DIRECTIVE: Reproduce only this span: the line containing "solids %d volume", the line containing "# Small tools for meshes.", and every line between them, all exactly as given.

━━━ DATA

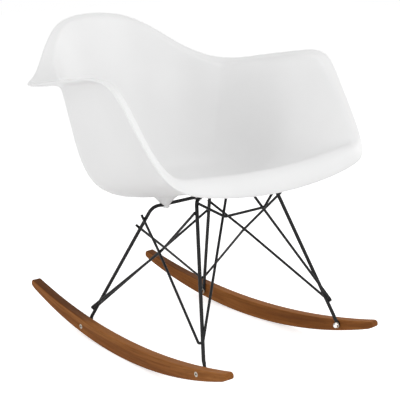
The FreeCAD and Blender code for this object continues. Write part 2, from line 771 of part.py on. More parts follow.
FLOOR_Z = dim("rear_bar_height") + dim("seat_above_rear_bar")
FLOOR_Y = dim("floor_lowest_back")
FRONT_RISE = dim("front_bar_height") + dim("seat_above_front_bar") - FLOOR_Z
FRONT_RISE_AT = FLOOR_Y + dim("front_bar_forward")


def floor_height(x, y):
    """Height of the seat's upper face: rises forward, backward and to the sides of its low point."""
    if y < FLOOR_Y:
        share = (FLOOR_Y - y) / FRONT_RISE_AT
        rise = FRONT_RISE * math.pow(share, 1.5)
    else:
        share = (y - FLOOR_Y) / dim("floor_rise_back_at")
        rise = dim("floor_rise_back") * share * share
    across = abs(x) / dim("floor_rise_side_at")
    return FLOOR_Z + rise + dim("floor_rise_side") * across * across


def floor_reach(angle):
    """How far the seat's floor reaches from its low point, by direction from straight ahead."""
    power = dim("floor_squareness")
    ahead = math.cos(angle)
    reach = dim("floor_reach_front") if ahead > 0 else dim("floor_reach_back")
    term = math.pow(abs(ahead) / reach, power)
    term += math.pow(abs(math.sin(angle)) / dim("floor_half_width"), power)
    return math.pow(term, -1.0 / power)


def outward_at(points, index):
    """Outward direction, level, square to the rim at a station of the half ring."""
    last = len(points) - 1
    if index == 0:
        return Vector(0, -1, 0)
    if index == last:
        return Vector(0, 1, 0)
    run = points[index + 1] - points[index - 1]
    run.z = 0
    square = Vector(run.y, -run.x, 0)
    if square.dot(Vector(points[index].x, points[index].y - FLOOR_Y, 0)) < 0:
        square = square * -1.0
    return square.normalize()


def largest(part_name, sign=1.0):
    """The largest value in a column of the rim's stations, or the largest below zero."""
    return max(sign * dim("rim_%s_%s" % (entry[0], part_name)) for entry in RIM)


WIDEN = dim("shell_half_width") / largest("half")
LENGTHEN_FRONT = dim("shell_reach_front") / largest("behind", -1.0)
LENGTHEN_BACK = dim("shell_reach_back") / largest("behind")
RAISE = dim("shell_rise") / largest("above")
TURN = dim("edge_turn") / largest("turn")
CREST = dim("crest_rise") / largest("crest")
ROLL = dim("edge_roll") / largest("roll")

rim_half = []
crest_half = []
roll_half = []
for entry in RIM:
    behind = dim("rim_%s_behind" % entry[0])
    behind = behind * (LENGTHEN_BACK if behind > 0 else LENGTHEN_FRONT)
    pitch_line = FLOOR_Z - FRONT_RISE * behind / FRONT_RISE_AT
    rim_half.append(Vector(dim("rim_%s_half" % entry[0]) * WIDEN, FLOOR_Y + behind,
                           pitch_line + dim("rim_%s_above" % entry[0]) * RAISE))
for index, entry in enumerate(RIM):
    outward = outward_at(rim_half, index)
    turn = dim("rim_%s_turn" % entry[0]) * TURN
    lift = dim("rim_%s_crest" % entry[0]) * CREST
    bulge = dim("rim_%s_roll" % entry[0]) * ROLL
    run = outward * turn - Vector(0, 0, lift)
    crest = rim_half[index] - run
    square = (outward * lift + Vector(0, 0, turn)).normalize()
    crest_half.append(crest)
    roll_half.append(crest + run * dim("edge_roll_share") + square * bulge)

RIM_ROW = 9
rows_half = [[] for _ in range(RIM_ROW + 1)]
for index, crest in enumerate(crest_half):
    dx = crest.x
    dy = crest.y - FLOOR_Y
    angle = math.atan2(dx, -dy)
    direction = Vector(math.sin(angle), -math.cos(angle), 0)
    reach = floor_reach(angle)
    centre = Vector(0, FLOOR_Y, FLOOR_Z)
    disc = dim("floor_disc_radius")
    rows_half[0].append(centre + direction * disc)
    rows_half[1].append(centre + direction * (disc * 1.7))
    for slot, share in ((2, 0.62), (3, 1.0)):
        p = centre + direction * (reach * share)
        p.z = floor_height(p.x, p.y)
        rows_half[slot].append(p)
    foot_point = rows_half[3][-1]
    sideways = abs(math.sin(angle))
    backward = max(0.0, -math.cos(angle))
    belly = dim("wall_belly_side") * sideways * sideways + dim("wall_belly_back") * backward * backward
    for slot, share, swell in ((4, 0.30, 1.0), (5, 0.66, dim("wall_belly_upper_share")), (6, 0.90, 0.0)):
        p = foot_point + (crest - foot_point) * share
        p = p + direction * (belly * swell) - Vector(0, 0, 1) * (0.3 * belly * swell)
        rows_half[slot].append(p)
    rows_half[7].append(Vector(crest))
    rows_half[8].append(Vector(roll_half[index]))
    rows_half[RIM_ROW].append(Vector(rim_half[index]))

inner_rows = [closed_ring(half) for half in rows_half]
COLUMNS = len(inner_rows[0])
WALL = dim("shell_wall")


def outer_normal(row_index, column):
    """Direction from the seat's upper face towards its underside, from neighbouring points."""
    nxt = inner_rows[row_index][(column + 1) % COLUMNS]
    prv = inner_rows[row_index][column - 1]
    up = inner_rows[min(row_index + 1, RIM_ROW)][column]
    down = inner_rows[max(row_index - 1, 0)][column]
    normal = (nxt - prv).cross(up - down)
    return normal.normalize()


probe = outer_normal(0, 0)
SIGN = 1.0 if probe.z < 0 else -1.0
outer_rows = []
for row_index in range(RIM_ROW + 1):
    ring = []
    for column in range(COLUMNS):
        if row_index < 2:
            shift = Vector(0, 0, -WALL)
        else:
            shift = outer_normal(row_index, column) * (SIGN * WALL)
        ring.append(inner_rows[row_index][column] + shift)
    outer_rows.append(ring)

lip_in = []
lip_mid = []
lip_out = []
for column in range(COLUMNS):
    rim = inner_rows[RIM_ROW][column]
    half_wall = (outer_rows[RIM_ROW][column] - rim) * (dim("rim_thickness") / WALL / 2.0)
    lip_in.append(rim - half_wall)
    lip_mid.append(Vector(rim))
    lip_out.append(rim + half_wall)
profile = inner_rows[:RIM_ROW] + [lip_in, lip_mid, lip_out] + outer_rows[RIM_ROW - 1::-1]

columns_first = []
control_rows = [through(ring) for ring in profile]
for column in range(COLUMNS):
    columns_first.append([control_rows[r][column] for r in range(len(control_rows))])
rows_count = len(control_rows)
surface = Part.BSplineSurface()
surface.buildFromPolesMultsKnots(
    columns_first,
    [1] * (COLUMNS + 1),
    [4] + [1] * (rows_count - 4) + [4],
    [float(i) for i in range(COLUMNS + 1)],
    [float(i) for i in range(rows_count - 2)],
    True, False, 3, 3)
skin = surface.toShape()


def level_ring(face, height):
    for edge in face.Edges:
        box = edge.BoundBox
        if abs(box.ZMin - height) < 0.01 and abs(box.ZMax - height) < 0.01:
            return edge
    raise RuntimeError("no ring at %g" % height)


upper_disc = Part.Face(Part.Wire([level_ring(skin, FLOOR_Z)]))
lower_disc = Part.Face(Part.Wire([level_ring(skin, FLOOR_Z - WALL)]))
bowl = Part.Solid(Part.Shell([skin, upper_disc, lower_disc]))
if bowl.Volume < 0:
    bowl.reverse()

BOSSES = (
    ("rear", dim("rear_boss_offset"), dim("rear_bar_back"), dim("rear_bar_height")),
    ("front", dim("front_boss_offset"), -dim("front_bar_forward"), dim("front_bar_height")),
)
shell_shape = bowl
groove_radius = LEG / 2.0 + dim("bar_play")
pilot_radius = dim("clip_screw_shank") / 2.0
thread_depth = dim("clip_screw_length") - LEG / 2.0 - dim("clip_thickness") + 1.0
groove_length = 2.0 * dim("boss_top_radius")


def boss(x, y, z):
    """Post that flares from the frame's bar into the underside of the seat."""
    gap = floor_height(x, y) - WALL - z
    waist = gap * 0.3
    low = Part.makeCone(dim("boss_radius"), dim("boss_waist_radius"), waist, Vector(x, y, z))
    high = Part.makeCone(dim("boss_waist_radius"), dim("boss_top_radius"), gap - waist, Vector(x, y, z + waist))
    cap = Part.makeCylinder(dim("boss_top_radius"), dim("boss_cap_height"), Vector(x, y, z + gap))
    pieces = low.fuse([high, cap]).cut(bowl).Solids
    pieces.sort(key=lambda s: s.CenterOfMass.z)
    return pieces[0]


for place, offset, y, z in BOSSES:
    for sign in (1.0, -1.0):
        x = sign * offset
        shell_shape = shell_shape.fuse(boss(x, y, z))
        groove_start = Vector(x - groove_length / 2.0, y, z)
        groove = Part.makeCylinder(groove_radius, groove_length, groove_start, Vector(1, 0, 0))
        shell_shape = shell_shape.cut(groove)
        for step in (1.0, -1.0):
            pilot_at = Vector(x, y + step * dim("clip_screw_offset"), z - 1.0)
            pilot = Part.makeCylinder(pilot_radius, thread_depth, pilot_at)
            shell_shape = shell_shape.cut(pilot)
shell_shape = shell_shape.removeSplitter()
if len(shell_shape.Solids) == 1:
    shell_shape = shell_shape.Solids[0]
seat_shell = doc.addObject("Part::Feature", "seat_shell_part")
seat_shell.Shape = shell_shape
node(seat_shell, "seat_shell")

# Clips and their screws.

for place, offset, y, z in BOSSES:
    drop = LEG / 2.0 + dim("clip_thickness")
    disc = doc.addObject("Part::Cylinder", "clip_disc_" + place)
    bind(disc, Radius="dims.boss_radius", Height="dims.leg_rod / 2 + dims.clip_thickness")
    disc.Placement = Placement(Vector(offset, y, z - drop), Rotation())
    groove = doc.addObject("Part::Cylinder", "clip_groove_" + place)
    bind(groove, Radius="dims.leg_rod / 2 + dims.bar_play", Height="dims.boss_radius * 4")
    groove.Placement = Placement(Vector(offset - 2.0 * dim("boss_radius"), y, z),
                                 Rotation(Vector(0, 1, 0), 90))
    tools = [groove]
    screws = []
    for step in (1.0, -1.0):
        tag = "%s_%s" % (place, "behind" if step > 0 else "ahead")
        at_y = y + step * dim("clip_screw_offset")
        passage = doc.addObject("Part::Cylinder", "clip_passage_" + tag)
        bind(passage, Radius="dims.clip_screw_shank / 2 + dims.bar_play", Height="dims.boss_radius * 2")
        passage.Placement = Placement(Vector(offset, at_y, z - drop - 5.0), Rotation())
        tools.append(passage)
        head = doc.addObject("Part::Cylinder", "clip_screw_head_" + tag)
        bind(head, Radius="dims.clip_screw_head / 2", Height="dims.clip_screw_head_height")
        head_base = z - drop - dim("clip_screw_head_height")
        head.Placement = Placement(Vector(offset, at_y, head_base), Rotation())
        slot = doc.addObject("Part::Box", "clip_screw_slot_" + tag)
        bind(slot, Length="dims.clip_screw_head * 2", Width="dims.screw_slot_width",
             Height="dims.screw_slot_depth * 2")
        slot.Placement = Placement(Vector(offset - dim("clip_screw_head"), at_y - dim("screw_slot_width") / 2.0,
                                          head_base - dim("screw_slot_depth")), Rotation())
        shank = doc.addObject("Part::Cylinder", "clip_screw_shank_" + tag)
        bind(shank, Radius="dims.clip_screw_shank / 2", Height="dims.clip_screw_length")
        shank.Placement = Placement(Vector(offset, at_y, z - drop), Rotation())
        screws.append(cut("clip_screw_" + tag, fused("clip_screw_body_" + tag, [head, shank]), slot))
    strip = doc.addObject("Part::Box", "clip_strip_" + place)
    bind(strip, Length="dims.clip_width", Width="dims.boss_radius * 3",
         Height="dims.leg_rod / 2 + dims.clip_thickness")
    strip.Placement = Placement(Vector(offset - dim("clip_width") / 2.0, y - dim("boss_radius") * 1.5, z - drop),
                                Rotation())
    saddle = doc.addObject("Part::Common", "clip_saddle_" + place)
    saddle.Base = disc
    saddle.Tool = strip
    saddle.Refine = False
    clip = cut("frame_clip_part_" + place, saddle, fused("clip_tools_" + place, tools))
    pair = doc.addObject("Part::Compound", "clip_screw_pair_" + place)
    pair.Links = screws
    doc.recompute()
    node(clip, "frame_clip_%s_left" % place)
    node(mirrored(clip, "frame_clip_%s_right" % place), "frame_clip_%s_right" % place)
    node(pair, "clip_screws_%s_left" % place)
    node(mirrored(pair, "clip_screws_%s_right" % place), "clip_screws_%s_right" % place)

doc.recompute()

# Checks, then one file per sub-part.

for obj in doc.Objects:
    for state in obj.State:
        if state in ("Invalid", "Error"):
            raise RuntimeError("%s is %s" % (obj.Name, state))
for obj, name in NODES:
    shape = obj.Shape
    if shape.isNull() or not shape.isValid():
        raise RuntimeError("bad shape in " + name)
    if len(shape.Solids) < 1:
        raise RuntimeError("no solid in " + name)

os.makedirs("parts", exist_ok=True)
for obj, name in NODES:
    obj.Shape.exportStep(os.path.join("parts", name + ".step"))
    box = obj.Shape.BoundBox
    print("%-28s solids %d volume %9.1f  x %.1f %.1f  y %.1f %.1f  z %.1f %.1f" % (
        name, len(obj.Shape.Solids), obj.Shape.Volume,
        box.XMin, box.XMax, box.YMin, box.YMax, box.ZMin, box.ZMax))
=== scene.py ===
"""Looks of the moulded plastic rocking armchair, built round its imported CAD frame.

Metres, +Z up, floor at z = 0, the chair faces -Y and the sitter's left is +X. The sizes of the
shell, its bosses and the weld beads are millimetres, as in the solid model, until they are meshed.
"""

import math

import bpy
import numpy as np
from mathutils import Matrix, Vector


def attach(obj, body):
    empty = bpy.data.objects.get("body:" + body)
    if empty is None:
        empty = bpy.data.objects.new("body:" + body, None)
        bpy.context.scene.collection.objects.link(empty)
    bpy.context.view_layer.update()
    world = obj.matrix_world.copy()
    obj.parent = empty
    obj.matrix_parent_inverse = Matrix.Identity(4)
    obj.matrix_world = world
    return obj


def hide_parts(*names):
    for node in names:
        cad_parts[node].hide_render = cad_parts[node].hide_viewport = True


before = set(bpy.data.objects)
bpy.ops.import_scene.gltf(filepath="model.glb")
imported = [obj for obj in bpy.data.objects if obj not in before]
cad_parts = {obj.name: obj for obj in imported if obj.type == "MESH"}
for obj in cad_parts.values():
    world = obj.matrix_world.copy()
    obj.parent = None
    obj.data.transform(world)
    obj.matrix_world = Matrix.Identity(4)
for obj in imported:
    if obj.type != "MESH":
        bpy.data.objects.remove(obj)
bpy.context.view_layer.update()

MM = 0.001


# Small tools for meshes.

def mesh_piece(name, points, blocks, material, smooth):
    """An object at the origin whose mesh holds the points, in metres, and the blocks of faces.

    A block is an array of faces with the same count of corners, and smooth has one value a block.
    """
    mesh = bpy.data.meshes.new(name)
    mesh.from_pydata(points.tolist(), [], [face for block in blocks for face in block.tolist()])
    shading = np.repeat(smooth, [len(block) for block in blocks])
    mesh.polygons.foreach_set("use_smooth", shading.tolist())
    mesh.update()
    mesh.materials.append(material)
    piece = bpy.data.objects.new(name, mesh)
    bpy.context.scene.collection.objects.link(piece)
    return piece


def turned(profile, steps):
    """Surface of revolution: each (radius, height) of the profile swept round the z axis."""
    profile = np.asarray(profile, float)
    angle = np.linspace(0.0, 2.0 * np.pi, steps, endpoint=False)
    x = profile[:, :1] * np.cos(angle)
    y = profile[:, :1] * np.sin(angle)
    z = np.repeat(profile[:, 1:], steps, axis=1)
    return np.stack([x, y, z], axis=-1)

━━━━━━

EXERCISE ANSWER:
    print("%-28s solids %d volume %9.1f  x %.1f %.1f  y %.1f %.1f  z %.1f %.1f" % (
        name, len(obj.Shape.Solids), obj.Shape.Volume,
        box.XMin, box.XMax, box.YMin, box.YMax, box.ZMin, box.ZMax))
=== scene.py ===
"""Looks of the moulded plastic rocking armchair, built round its imported CAD frame.

Metres, +Z up, floor at z = 0, the chair faces -Y and the sitter's left is +X. The sizes of the
shell, its bosses and the weld beads are millimetres, as in the solid model, until they are meshed.
"""

import math

import bpy
import numpy as np
from mathutils import Matrix, Vector


def attach(obj, body):
    empty = bpy.data.objects.get("body:" + body)
    if empty is None:
        empty = bpy.data.objects.new("body:" + body, None)
        bpy.context.scene.collection.objects.link(empty)
    bpy.context.view_layer.update()
    world = obj.matrix_world.copy()
    obj.parent = empty
    obj.matrix_parent_inverse = Matrix.Identity(4)
    obj.matrix_world = world
    return obj


def hide_parts(*names):
    for node in names:
        cad_parts[node].hide_render = cad_parts[node].hide_viewport = True


before = set(bpy.data.objects)
bpy.ops.import_scene.gltf(filepath="model.glb")
imported = [obj for obj in bpy.data.objects if obj not in before]
cad_parts = {obj.name: obj for obj in imported if obj.type == "MESH"}
for obj in cad_parts.values():
    world = obj.matrix_world.copy()
    obj.parent = None
    obj.data.transform(world)
    obj.matrix_world = Matrix.Identity(4)
for obj in imported:
    if obj.type != "MESH":
        bpy.data.objects.remove(obj)
bpy.context.view_layer.update()

MM = 0.001


# Small tools for meshes.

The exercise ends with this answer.